PROVIDED MATERIAL:

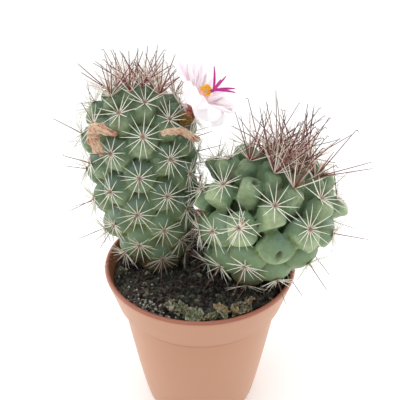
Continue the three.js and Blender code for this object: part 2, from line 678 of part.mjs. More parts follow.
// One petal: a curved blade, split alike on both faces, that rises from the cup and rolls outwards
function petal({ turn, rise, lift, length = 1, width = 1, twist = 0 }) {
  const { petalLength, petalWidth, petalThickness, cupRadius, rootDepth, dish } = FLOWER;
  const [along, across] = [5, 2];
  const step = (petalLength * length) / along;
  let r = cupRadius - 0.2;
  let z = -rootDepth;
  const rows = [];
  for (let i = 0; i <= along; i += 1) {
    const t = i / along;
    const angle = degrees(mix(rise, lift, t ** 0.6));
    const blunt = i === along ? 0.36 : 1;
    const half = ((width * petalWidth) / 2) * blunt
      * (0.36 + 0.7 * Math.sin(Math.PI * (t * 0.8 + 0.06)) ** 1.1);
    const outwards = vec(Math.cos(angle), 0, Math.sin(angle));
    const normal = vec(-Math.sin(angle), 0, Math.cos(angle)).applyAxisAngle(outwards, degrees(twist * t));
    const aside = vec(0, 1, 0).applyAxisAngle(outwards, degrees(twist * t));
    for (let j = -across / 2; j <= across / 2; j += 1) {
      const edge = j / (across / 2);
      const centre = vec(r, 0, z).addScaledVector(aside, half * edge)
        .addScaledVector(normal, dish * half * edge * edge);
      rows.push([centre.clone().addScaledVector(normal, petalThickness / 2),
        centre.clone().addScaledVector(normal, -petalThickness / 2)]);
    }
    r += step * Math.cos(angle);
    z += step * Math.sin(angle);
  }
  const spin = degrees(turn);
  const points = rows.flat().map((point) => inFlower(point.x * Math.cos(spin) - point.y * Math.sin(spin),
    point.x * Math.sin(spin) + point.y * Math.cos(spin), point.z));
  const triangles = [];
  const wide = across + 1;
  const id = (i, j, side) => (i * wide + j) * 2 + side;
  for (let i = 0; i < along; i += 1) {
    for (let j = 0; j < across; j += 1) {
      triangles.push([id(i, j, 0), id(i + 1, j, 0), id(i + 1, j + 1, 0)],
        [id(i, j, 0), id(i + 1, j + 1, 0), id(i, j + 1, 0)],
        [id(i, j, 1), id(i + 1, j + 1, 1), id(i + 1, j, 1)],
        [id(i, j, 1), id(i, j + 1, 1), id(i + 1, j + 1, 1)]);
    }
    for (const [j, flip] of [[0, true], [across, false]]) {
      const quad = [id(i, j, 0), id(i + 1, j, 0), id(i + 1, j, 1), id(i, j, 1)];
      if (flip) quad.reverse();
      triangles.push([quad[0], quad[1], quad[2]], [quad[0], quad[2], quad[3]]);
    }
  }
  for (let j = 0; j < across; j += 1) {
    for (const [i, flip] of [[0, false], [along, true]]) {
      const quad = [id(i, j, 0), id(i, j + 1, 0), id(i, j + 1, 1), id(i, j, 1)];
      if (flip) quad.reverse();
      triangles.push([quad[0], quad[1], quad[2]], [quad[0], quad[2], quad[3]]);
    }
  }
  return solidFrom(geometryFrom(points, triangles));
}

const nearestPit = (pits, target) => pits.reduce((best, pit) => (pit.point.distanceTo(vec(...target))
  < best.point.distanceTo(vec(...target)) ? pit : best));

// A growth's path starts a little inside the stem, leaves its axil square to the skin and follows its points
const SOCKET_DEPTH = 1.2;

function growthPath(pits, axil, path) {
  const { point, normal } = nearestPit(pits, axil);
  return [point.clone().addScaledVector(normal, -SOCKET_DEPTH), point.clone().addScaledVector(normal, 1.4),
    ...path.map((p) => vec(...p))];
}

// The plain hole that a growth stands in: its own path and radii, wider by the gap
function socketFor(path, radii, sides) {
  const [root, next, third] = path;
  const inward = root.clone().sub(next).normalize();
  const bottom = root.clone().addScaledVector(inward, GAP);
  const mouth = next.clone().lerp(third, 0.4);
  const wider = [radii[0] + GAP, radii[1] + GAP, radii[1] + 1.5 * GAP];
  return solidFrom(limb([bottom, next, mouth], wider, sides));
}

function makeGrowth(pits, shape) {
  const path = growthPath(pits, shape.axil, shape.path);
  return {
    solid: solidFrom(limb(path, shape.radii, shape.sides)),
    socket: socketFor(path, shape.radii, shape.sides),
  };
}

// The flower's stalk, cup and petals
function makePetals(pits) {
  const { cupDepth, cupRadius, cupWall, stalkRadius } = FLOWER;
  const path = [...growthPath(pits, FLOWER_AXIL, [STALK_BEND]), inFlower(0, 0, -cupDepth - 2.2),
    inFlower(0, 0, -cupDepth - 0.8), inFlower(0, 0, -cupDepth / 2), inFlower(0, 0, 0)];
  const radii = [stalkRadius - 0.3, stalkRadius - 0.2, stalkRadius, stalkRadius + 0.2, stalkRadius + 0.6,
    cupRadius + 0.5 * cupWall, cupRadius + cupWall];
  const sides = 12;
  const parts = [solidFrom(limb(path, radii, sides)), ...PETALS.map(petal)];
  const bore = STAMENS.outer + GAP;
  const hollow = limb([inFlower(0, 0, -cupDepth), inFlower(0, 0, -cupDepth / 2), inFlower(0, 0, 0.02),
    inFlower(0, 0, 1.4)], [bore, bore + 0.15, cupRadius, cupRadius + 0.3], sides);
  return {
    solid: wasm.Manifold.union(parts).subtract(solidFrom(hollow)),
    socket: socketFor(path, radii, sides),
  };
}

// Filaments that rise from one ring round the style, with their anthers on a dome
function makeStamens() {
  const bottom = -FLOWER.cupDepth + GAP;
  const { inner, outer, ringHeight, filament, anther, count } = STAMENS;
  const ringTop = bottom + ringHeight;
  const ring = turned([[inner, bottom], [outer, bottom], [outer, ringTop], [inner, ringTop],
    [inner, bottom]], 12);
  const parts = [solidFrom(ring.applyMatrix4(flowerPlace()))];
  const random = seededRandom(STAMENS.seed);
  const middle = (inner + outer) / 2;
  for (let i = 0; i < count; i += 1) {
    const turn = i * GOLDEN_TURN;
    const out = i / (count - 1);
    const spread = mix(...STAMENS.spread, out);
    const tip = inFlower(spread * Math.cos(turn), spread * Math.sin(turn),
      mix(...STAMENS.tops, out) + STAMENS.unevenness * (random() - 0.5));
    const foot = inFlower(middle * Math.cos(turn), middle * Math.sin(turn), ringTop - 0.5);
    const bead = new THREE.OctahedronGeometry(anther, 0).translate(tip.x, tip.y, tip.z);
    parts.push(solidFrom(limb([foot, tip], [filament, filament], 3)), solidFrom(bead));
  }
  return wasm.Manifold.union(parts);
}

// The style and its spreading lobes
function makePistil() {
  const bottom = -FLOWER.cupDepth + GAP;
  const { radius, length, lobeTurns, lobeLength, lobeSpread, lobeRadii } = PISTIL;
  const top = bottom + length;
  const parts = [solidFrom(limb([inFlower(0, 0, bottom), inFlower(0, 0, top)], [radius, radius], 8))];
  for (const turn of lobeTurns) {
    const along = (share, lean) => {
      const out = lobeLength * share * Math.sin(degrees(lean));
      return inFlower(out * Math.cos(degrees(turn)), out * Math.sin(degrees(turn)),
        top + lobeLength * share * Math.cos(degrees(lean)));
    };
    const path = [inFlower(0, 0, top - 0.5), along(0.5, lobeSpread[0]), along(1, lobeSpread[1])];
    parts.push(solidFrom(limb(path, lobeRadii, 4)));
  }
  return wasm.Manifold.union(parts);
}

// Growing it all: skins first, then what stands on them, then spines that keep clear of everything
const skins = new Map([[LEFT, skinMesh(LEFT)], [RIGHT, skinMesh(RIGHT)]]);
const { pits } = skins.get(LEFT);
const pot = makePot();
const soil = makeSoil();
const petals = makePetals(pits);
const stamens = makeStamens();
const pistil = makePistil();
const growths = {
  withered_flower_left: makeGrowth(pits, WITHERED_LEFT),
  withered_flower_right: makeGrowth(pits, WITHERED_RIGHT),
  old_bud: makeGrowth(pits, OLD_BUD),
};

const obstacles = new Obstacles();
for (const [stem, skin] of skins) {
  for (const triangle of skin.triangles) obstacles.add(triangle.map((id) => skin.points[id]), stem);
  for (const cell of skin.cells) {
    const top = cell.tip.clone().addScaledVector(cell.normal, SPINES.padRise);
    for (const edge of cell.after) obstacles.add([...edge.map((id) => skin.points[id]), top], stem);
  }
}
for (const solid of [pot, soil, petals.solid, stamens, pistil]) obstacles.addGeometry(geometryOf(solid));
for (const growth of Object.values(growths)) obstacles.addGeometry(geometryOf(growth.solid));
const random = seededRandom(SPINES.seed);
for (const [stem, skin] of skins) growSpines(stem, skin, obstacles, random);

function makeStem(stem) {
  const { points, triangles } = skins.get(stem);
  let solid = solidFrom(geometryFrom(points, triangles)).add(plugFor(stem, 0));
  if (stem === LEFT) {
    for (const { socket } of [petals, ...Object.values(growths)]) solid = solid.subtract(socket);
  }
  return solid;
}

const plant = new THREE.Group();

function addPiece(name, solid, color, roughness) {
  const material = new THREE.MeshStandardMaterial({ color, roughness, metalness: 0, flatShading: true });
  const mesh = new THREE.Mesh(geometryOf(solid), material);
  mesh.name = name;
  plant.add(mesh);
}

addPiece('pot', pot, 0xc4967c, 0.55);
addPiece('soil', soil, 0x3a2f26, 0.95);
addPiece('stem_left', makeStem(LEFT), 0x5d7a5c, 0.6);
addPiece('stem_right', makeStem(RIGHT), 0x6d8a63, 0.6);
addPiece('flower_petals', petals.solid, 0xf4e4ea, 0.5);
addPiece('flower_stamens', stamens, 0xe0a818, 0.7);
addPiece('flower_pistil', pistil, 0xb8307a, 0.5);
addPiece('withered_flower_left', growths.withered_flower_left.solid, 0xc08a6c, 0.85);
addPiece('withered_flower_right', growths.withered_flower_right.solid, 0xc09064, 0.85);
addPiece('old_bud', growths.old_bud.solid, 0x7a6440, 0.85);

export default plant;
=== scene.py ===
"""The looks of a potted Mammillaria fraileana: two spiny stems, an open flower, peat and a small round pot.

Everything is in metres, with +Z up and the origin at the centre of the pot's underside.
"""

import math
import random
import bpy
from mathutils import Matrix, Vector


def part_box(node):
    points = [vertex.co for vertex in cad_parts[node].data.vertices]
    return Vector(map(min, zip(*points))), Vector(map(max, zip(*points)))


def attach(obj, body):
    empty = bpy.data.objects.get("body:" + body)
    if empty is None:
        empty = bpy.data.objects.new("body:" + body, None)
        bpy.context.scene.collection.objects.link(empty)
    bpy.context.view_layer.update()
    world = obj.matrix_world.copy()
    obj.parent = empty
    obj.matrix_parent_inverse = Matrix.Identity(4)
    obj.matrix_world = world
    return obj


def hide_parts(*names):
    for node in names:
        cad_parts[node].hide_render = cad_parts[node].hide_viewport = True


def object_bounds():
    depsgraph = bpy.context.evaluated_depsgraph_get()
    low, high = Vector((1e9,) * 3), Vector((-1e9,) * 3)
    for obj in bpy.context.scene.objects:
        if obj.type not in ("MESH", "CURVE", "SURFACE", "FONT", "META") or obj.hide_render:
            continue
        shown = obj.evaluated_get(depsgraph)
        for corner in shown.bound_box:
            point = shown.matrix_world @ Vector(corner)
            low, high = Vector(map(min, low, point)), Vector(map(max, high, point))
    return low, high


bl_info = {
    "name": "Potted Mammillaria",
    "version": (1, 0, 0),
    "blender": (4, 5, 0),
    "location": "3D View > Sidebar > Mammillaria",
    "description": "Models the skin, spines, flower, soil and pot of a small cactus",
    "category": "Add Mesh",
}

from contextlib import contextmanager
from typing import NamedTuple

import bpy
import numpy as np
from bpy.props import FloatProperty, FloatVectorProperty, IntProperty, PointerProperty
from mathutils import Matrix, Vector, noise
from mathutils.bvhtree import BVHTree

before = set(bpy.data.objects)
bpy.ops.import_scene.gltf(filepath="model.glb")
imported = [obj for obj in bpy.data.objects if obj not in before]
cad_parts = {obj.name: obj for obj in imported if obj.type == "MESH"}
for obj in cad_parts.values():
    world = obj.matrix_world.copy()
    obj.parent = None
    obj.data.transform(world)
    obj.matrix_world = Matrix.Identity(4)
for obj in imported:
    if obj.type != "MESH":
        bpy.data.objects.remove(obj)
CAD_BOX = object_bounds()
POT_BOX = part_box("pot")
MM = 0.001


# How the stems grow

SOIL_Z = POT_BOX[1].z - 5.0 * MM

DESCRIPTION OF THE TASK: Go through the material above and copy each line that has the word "node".

RESPONSE TO THIS EXERCISE:
def part_box(node):
    points = [vertex.co for vertex in cad_parts[node].data.vertices]
    for node in names:
        cad_parts[node].hide_render = cad_parts[node].hide_viewport = True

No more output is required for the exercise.